— Begin Raw data —

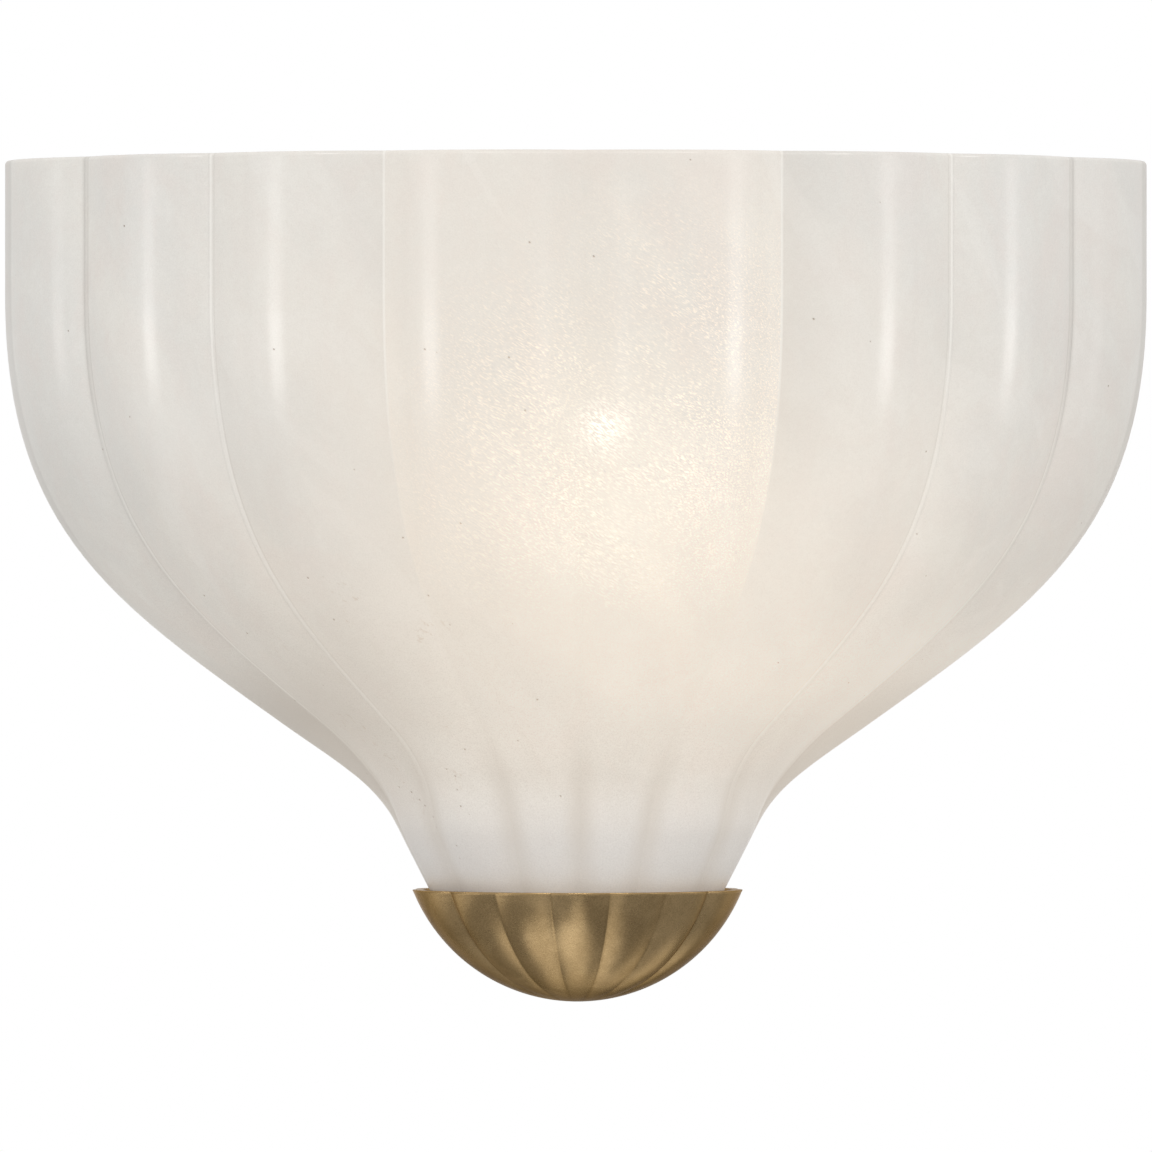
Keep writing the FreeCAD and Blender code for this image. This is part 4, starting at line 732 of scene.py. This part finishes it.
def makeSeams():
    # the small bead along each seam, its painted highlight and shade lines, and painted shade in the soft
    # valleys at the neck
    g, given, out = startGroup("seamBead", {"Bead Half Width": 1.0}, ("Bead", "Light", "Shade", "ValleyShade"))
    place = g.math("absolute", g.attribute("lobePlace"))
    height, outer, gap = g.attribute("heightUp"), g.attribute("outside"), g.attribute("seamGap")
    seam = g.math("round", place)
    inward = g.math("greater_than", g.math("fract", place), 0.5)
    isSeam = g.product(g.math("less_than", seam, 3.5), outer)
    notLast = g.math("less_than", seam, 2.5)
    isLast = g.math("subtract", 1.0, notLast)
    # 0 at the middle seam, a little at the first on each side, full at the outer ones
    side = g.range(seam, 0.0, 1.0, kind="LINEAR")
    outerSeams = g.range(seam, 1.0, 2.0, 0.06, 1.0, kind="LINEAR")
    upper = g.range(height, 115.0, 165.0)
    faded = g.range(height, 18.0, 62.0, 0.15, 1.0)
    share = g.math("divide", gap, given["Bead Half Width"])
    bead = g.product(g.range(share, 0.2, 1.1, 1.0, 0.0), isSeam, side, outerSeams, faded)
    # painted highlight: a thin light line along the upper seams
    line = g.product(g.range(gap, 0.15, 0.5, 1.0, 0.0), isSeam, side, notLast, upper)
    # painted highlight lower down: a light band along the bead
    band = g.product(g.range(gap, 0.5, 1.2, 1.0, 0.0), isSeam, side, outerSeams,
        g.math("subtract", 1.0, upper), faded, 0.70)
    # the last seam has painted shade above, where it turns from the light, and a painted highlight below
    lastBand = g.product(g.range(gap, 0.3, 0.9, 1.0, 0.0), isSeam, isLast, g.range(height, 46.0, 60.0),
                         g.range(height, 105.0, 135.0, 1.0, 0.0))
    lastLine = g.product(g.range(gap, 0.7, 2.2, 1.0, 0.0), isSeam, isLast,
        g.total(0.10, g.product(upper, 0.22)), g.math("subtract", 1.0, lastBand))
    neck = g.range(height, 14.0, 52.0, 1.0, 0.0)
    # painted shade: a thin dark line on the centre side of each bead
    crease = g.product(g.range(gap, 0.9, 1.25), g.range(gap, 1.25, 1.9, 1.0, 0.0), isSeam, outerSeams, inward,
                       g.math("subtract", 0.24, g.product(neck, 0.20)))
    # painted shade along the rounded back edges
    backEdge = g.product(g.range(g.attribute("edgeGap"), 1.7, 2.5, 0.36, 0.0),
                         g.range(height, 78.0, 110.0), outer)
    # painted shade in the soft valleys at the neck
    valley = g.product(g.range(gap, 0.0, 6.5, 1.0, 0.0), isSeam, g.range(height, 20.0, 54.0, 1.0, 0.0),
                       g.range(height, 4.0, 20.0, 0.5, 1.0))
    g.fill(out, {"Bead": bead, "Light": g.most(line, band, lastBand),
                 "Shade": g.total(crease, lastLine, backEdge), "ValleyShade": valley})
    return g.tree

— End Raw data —

■ What needs to be done: Copy every line verbatim.

■ Full output:
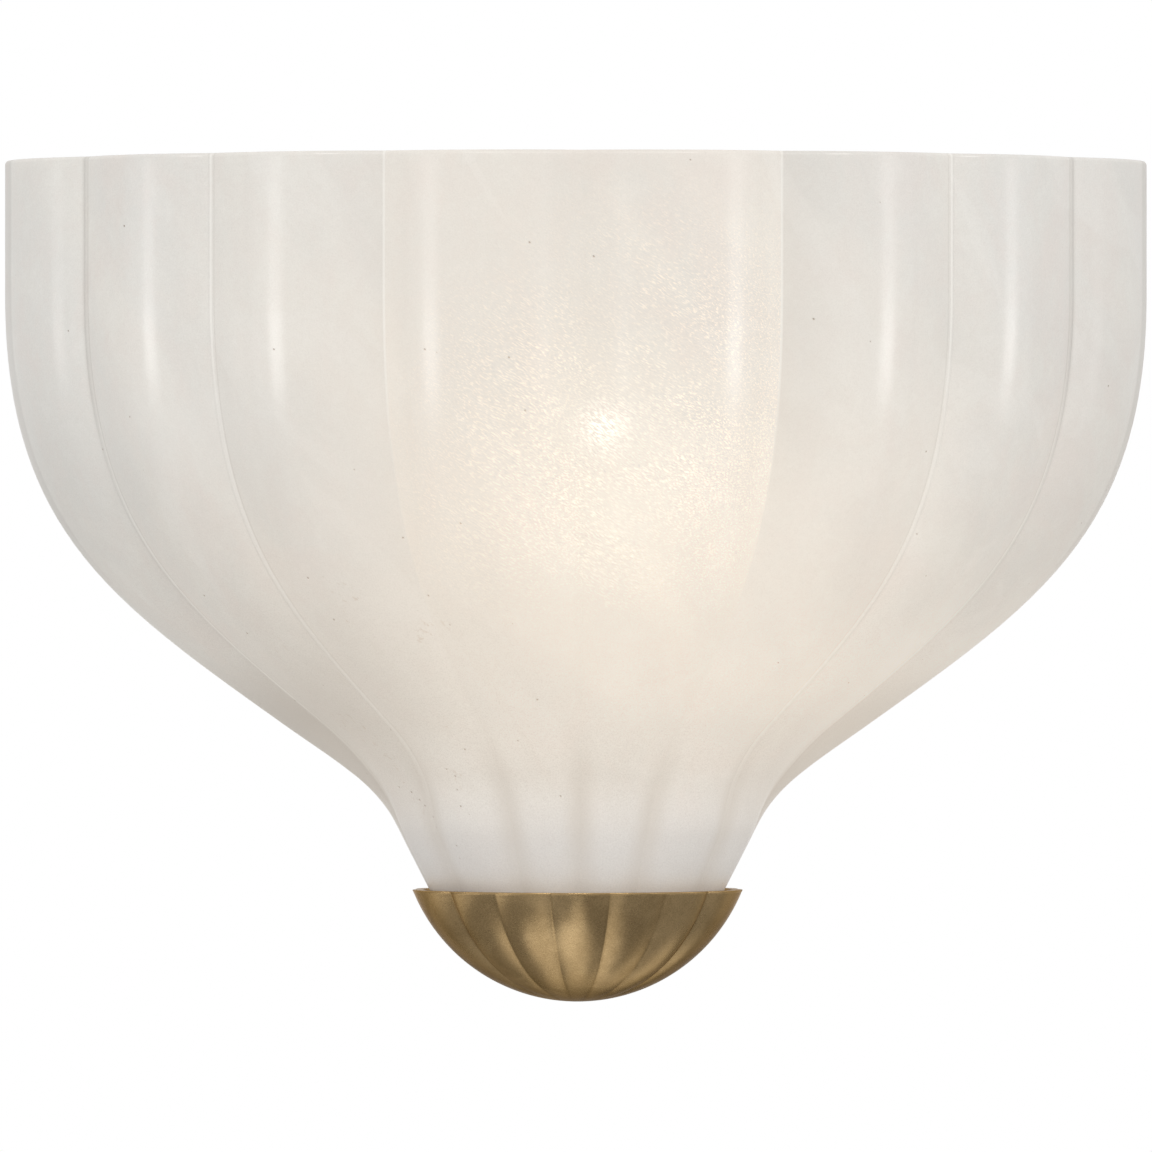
Keep writing the FreeCAD and Blender code for this image. This is part 4, starting at line 732 of scene.py. This part finishes it.
def makeSeams():
    # the small bead along each seam, its painted highlight and shade lines, and painted shade in the soft
    # valleys at the neck
    g, given, out = startGroup("seamBead", {"Bead Half Width": 1.0}, ("Bead", "Light", "Shade", "ValleyShade"))
    place = g.math("absolute", g.attribute("lobePlace"))
    height, outer, gap = g.attribute("heightUp"), g.attribute("outside"), g.attribute("seamGap")
    seam = g.math("round", place)
    inward = g.math("greater_than", g.math("fract", place), 0.5)
    isSeam = g.product(g.math("less_than", seam, 3.5), outer)
    notLast = g.math("less_than", seam, 2.5)
    isLast = g.math("subtract", 1.0, notLast)
    # 0 at the middle seam, a little at the first on each side, full at the outer ones
    side = g.range(seam, 0.0, 1.0, kind="LINEAR")
    outerSeams = g.range(seam, 1.0, 2.0, 0.06, 1.0, kind="LINEAR")
    upper = g.range(height, 115.0, 165.0)
    faded = g.range(height, 18.0, 62.0, 0.15, 1.0)
    share = g.math("divide", gap, given["Bead Half Width"])
    bead = g.product(g.range(share, 0.2, 1.1, 1.0, 0.0), isSeam, side, outerSeams, faded)
    # painted highlight: a thin light line along the upper seams
    line = g.product(g.range(gap, 0.15, 0.5, 1.0, 0.0), isSeam, side, notLast, upper)
    # painted highlight lower down: a light band along the bead
    band = g.product(g.range(gap, 0.5, 1.2, 1.0, 0.0), isSeam, side, outerSeams,
        g.math("subtract", 1.0, upper), faded, 0.70)
    # the last seam has painted shade above, where it turns from the light, and a painted highlight below
    lastBand = g.product(g.range(gap, 0.3, 0.9, 1.0, 0.0), isSeam, isLast, g.range(height, 46.0, 60.0),
                         g.range(height, 105.0, 135.0, 1.0, 0.0))
    lastLine = g.product(g.range(gap, 0.7, 2.2, 1.0, 0.0), isSeam, isLast,
        g.total(0.10, g.product(upper, 0.22)), g.math("subtract", 1.0, lastBand))
    neck = g.range(height, 14.0, 52.0, 1.0, 0.0)
    # painted shade: a thin dark line on the centre side of each bead
    crease = g.product(g.range(gap, 0.9, 1.25), g.range(gap, 1.25, 1.9, 1.0, 0.0), isSeam, outerSeams, inward,
                       g.math("subtract", 0.24, g.product(neck, 0.20)))
    # painted shade along the rounded back edges
    backEdge = g.product(g.range(g.attribute("edgeGap"), 1.7, 2.5, 0.36, 0.0),
                         g.range(height, 78.0, 110.0), outer)
    # painted shade in the soft valleys at the neck
    valley = g.product(g.range(gap, 0.0, 6.5, 1.0, 0.0), isSeam, g.range(height, 20.0, 54.0, 1.0, 0.0),
                       g.range(height, 4.0, 20.0, 0.5, 1.0))
    g.fill(out, {"Bead": bead, "Light": g.most(line, band, lastBand),
                 "Shade": g.total(crease, lastLine, backEdge), "ValleyShade": valley})
    return g.tree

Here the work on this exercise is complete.